Farinha me jurou que não havia capacitor na geladeira, logo concluí que a ligação daquela geladeira era RSIR

Figura 4: Esquema de ligação do relé de partida.



O desenho acima mostra que o relé de partida é um dispositivo de 2 terminais, mas foi encapsulado num invólucro de 6 terminais. Os pinos 4,3 e 6 estão ligados entre si, assim como os pinos 1, 2 e 5. O desenho mostra que a entrada de energia V deve ser ligado ao pino 2 ( ou 1 ou 5, tanto faz, já que estão internamente conectados) e o pino 3 deve ser ligado no motor.

No dia seguinte o Farinha comprou o relé universal por 10 reais e trouxe também o conjunto relé de partida, conectores de relé térmico. O relé de partida esfarelava não mão, indicando superaquecimento. Desconectei o que restou do antigo e encaixei o universal: ficou perfeito, para a minha surpreza. Só faltou religar os fios, que eu mesmo fiz.

Figura 5: O relé de partida universal

A geladeira passa bem e o Farinha economizou 10 reais.

Nota; se você não está acostumado com manutenção de equipamentos elétricos ou eletrônicos eu não recomendo que faça uma intervenção deste tipo ou similar sem a presença de um técnico qualificado. Eu e o Farinha somos loucos.

Em anexo:
Breve descrição para curiosos e quase totalmente leigos sobre o esquema elétrico, que o Farinha só me mandou depois de tudo quase recolvido.

Figura 6: esquema elétrico.



No canto infeior direito está a entrada de energia pela tomada por meio de dois fios, um azul (AZ) e um marrom (MA). Eles irão alimentar dois circuitos: a lâmpada dentro da geladeira e o compressor.

Comecemos pela lâmpada. Os fios marrom e azul chegam numa régua de terminais para  distribuição. Seguindo o desenho,  no canto superior direito saem os fios que entram no interior do refrigerador. O fio marrom (MA) segue por cima até o canto inferior esquerdo chegando na lâmpada, enquanto o fio azul é ligado ao interruptor da porta, para que só acenda a luz quando a porta da geladeira estiver aberta.

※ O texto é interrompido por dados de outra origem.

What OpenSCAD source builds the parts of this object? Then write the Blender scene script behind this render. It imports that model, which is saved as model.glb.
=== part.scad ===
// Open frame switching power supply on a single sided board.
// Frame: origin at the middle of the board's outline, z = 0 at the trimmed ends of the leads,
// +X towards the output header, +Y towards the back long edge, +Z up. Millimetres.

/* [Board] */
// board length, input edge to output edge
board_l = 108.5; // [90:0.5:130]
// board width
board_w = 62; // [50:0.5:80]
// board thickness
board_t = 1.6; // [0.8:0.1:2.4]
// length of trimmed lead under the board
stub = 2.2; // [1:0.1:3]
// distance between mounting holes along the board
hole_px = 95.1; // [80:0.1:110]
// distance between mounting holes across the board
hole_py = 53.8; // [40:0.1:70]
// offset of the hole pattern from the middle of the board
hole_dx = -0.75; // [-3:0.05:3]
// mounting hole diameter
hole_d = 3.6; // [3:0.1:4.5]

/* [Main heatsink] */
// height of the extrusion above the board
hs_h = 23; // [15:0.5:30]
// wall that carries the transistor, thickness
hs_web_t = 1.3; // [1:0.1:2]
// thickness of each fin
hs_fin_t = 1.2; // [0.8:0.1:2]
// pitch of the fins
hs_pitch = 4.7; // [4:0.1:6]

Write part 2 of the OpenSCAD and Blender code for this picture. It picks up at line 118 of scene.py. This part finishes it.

O interruptor da porta é ligado à lâmpada por meio de um fio preto (PR).

O funcionamento do compressor é definido pela temperatura interna do refrigerador. Caso o interior esteja muito quente, um dispositivo chamado termostato entra em condução e liga o compressor, iniciando o processo de refrigeração. Quando a temperatura chega ao valor desejado, o termostato interrompe a condução e desliga o compressor.

O fio marrom chega ao termostato e sai por um fio preto e um azul o fio azul alimenta o ventilador interno do refrigador enquanto o fio preto alimenta o protetor térmico do compressor e este o terminal comum (C) do compressor. A função do protetor térmico é interromper o fornecimento de energia em caso de aquecimento excessivo do compressor, desligando-o.

O compressor é formado por dois enrolamentos ligados a um terminal comum (C).  O enrolamento A (Arranque) só é energizado durante a partida do compressor, sendo desativado assim que o compressor chega a uma certa velocidade. O enrolamento M (Motor) é alimentado  durante todo o tempo que o compressor estiver em funcionamento.

O controle da partida do compressor é feito por um componente chamado relé de partida, mas no desenho está apenas escrito “relé”. O relé de partida é um componente eletrônico chamado PTC. Sua resistência elétrica é muito baixa sob temperatura ambiente, quase um curto-circuito, permitindo que o enrolamento de arranque seja alimentado.  A medida que circula corrente no PTC, este aquece e a sua resistência elétrica aumenta, praticamente interrompendo a alimentação do enrolamento de arranque após um curto periodo.